Alice returns to the Coterie and finds Lindsay there with Sumi. She questions whether they were the one who told Scott about her relationship with Ruby — clearly, it was Derek! — and Lindsay’s taken aback by the allegation. Alice guesses that they’re motived by jealousy…but, instead of confessing to her Lunar New Year kiss with Sumi — much to Sumi’s relief — she recalls that Lindsay never wanted her in the program in the first place. But Lindsay sees through Alice’s weak cover-up. They respond, “well, our talk with Scott — the one you thought was going to be such a great idea — derailed the program so that’s not going to be an issue anymore. And I’m pretty sure whatever is going on between you and Sumi just derailed our relationship too.”

After Lindsay walks out, Alice asks Sumi what happened and Sumi admits that they just broke up. It wasn’t because of their kiss, Sumi assures her, it was because things between her and Lindsay weren’t working out. She confesses that she lost respect for Lindsay when they didn’t have Alice’s back during the walkout. Sumi tries to initiate a conversation about their kiss but before the exes can address it, Ruby walks in and asks Alice to talk.

Alone, Ruby reveals that she’s been asked to resign — “WHAT?!” I yell at my television — and that the showcase will likely be cancelled this year. There’s no mention of Scott’s allegation at all or the other comedians’ reaction to it….which, again, is bizarre if we’re suppose to believe that Ruby masterminded Alice’s admittance into the program for a relationship that she, at the time, said she didn’t want. Ruby apologizes that things are ending this way but hopes that things aren’t ending for them. She admits that she didn’t like the person the CBTV job turned her into and expresses regret for not having Alice’s back all along. She asks for Alice’s forgiveness and for another chance at a relationship.

We don’t get to hear Alice’s answer this week…and, after this mess of an episode, I’m not sure I even care.


Coterie Sundries

Malika and her new co-worker, Angelica, flirt before their shifts.

+ Good Trouble newest queer character? Angelica, Malika’s brand new colleague at Douro. She doesn’t come right out and announce it, of course, but the way she flirts with Malika — including buying her a rose to cheer her up after she doesn’t secure a grant for her campaign to help incarcerated mothers — is unmistakable. Until now, Malika’s only expressed an interest in men but perhaps her foray into polyamory has opened her up to all other possibilities. She has to, right? I mean, no one, not even Dyonte, could ignore the sparks between the two co-workers.

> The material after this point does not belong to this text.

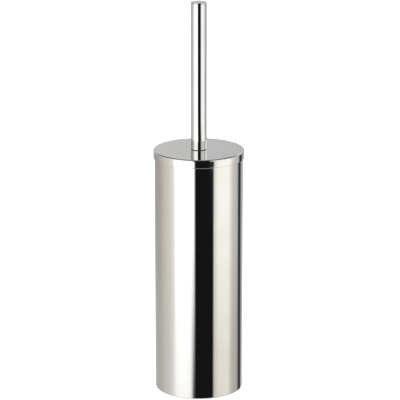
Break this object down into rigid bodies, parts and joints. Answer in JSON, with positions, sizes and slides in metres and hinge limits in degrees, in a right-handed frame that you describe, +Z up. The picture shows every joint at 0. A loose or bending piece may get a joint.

+ Perhaps the most relatable moment of this episode: Mariana running into her ex-boyfriend, Raj, with his new girlfriend and Mariana’s former business partner, Claire. Everyone’s polite — well, except the way Raj immediately drops Claire’s hand, that’s cold! — but when they ask the other what they’re up to now, everyone lies. You can’t have your ex (boyfriend or business partner) believing you’re not better off without them so, of course, they spin fantastical tales: everything at Bulk Beauty is great and Mariana is indispensable in her new role at the law firm. Somehow, though, Mariana assumes that’s Claire’s being honest — c’mon Mariana, that’s not how it works! — and laments that Bulk Beauty is better off without her.

+ Tommy’s trial gets underway this week and Callie gets very upset at her ex-boyfriend, Jamie, for the sin of…um….*checks notes*…doing his job. Her accusations about ethical violations ring especially hollow when you recall that the only reason Jamie has this job is because of Callie’s ethical violations which she’s never been held accountable for.